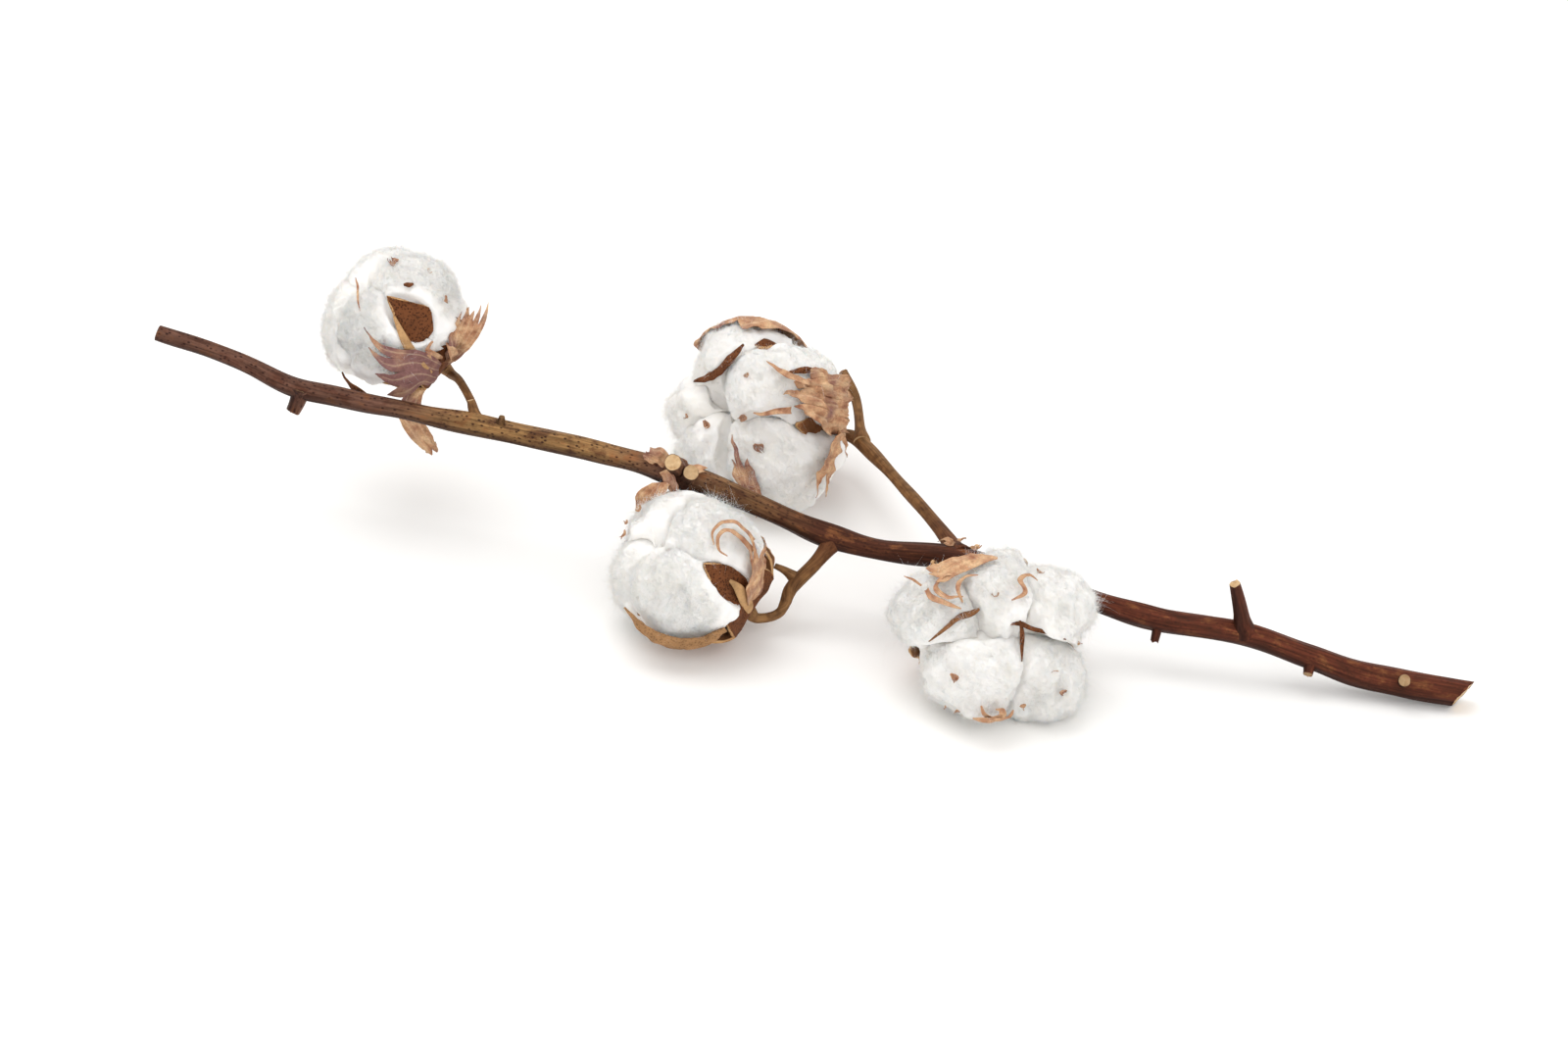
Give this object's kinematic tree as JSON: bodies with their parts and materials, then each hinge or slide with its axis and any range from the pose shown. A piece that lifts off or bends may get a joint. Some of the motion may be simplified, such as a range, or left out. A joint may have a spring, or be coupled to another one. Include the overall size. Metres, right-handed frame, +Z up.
{
  "type": "dried cotton branch with open bolls",
  "caption": "Cut, dried cotton branch with open bolls on short side branches: white lint locks in brown burs with papery bracts, lying on its bolls as a decoration.",
  "frame": {"origin": "centre of the footprint's box on the surface that the branch lies on", "axes": "+X along the branch towards its thick cut end, +Z up, and the front boll opens towards -Y"},
  "size_m": [0.4664, 0.187, 0.0964],
  "materials": {
    "stem_bark": "smooth dry bark, dark reddish brown with lenticels",
    "twig_bark": "fine dry twig bark, olive brown",
    "dry_bur": "dry woody fruit wall, dark and speckled with a pale rim",
    "dry_bract": "thin papery dry leaf, matte, veined",
    "cotton_lint": "loose raw cotton fibre, matte white"
  },
  "bodies": {
    "root": {"boll_1_bract_1": "dry_bract", "boll_1_bract_2": "dry_bract", "boll_1_bract_3": "dry_bract", "boll_1_bur": "dry_bur", "boll_1_lock_1": "cotton_lint", "boll_1_lock_2": "cotton_lint", "boll_1_lock_3": "cotton_lint", "boll_1_lock_4": "cotton_lint", "boll_1_stalk": "twig_bark", "boll_2_bract_1": "dry_bract", "boll_2_bract_2": "dry_bract", "boll_2_bract_3": "dry_bract", "boll_2_bur": "dry_bur", "boll_2_lock_1": "cotton_lint", "boll_2_lock_2": "cotton_lint", "boll_2_lock_3": "cotton_lint", "boll_2_lock_4": "cotton_lint", "boll_2_lock_5": "cotton_lint", "boll_3_bract_1": "dry_bract", "boll_3_bract_2": "dry_bract", "boll_3_bract_3": "dry_bract", "boll_3_bur": "dry_bur", "boll_3_lock_1": "cotton_lint", "boll_3_lock_2": "cotton_lint", "boll_3_lock_3": "cotton_lint", "boll_3_lock_4": "cotton_lint", "boll_4_bract_1": "dry_bract", "boll_4_bract_2": "dry_bract", "boll_4_bract_3": "dry_bract", "boll_4_bur": "dry_bur", "boll_4_lock_1": "cotton_lint", "boll_4_lock_2": "cotton_lint", "boll_4_lock_3": "cotton_lint", "boll_4_lock_4": "cotton_lint", "boll_4_lock_5": "cotton_lint", "boll_4_stalk": "twig_bark", "fruiting_branch_2": "twig_bark", "fruiting_branch_3": "twig_bark", "main_stem": "stem_bark", "stipule_1": "dry_bract", "stipule_2": "dry_bract", "stipule_3": "dry_bract"}
  },
  "joints": []
}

| TO BE DONE |
Please reproduce each line exactly as written.

| EXPECTED OUTPUT |
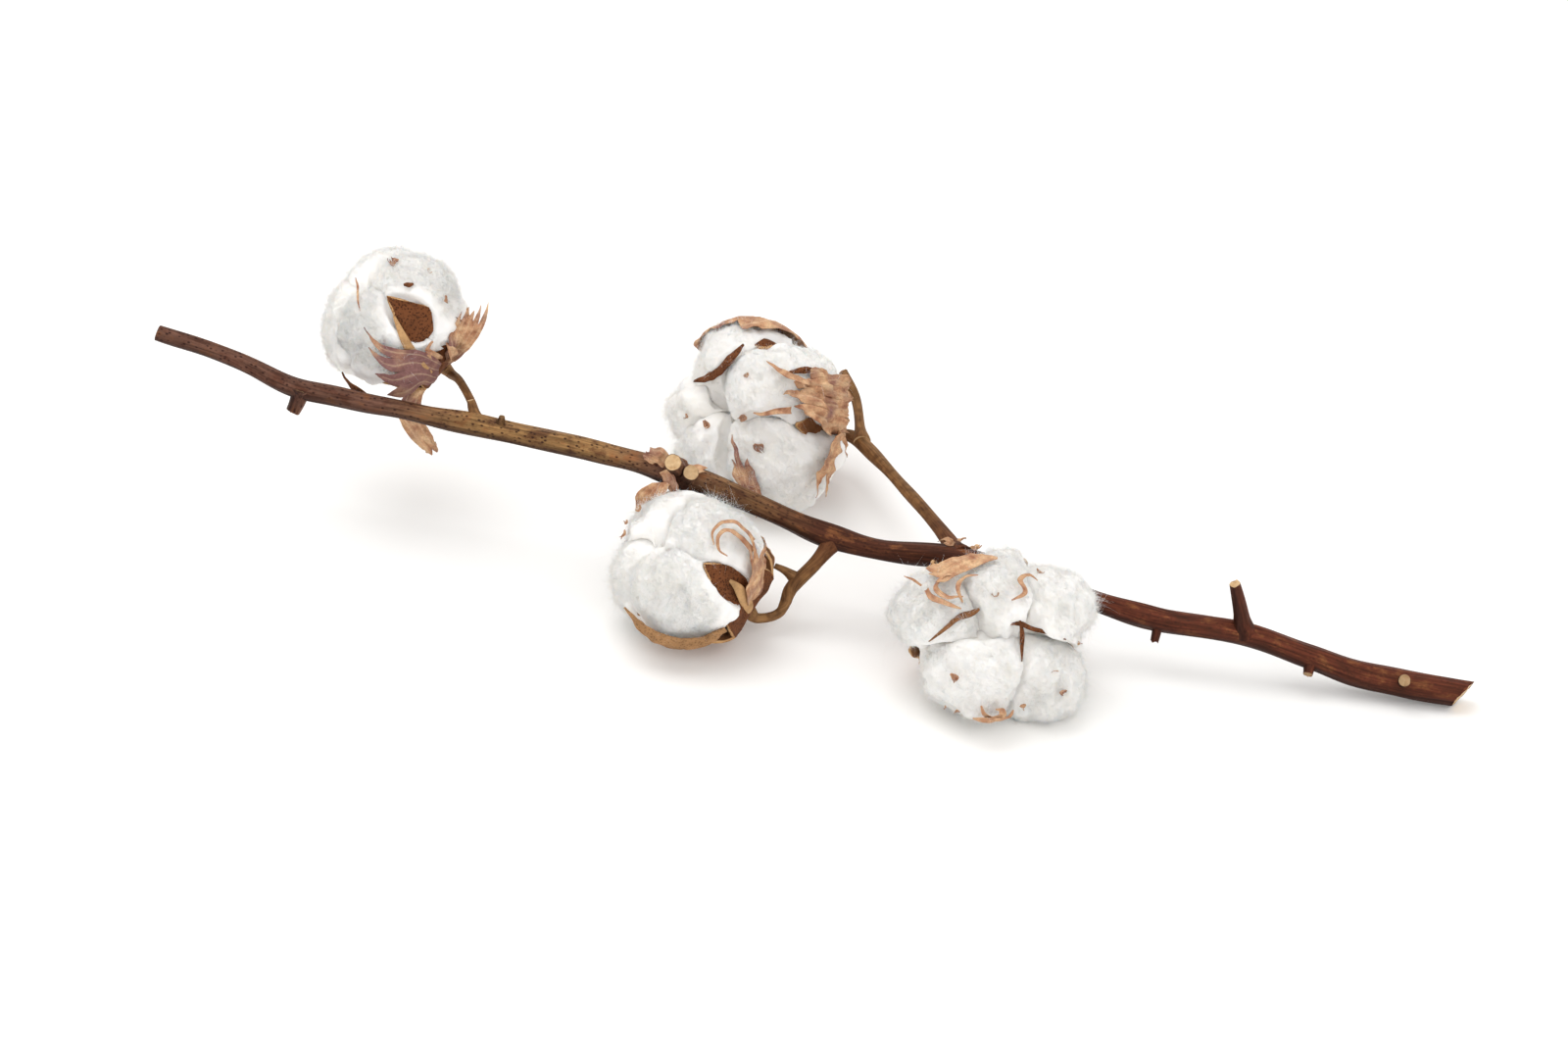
Give this object's kinematic tree as JSON: bodies with their parts and materials, then each hinge or slide with its axis and any range from the pose shown. A piece that lifts off or bends may get a joint. Some of the motion may be simplified, such as a range, or left out. A joint may have a spring, or be coupled to another one. Include the overall size. Metres, right-handed frame, +Z up.
{
  "type": "dried cotton branch with open bolls",
  "caption": "Cut, dried cotton branch with open bolls on short side branches: white lint locks in brown burs with papery bracts, lying on its bolls as a decoration.",
  "frame": {"origin": "centre of the footprint's box on the surface that the branch lies on", "axes": "+X along the branch towards its thick cut end, +Z up, and the front boll opens towards -Y"},
  "size_m": [0.4664, 0.187, 0.0964],
  "materials": {
    "stem_bark": "smooth dry bark, dark reddish brown with lenticels",
    "twig_bark": "fine dry twig bark, olive brown",
    "dry_bur": "dry woody fruit wall, dark and speckled with a pale rim",
    "dry_bract": "thin papery dry leaf, matte, veined",
    "cotton_lint": "loose raw cotton fibre, matte white"
  },
  "bodies": {
    "root": {"boll_1_bract_1": "dry_bract", "boll_1_bract_2": "dry_bract", "boll_1_bract_3": "dry_bract", "boll_1_bur": "dry_bur", "boll_1_lock_1": "cotton_lint", "boll_1_lock_2": "cotton_lint", "boll_1_lock_3": "cotton_lint", "boll_1_lock_4": "cotton_lint", "boll_1_stalk": "twig_bark", "boll_2_bract_1": "dry_bract", "boll_2_bract_2": "dry_bract", "boll_2_bract_3": "dry_bract", "boll_2_bur": "dry_bur", "boll_2_lock_1": "cotton_lint", "boll_2_lock_2": "cotton_lint", "boll_2_lock_3": "cotton_lint", "boll_2_lock_4": "cotton_lint", "boll_2_lock_5": "cotton_lint", "boll_3_bract_1": "dry_bract", "boll_3_bract_2": "dry_bract", "boll_3_bract_3": "dry_bract", "boll_3_bur": "dry_bur", "boll_3_lock_1": "cotton_lint", "boll_3_lock_2": "cotton_lint", "boll_3_lock_3": "cotton_lint", "boll_3_lock_4": "cotton_lint", "boll_4_bract_1": "dry_bract", "boll_4_bract_2": "dry_bract", "boll_4_bract_3": "dry_bract", "boll_4_bur": "dry_bur", "boll_4_lock_1": "cotton_lint", "boll_4_lock_2": "cotton_lint", "boll_4_lock_3": "cotton_lint", "boll_4_lock_4": "cotton_lint", "boll_4_lock_5": "cotton_lint", "boll_4_stalk": "twig_bark", "fruiting_branch_2": "twig_bark", "fruiting_branch_3": "twig_bark", "main_stem": "stem_bark", "stipule_1": "dry_bract", "stipule_2": "dry_bract", "stipule_3": "dry_bract"}
  },
  "joints": []
}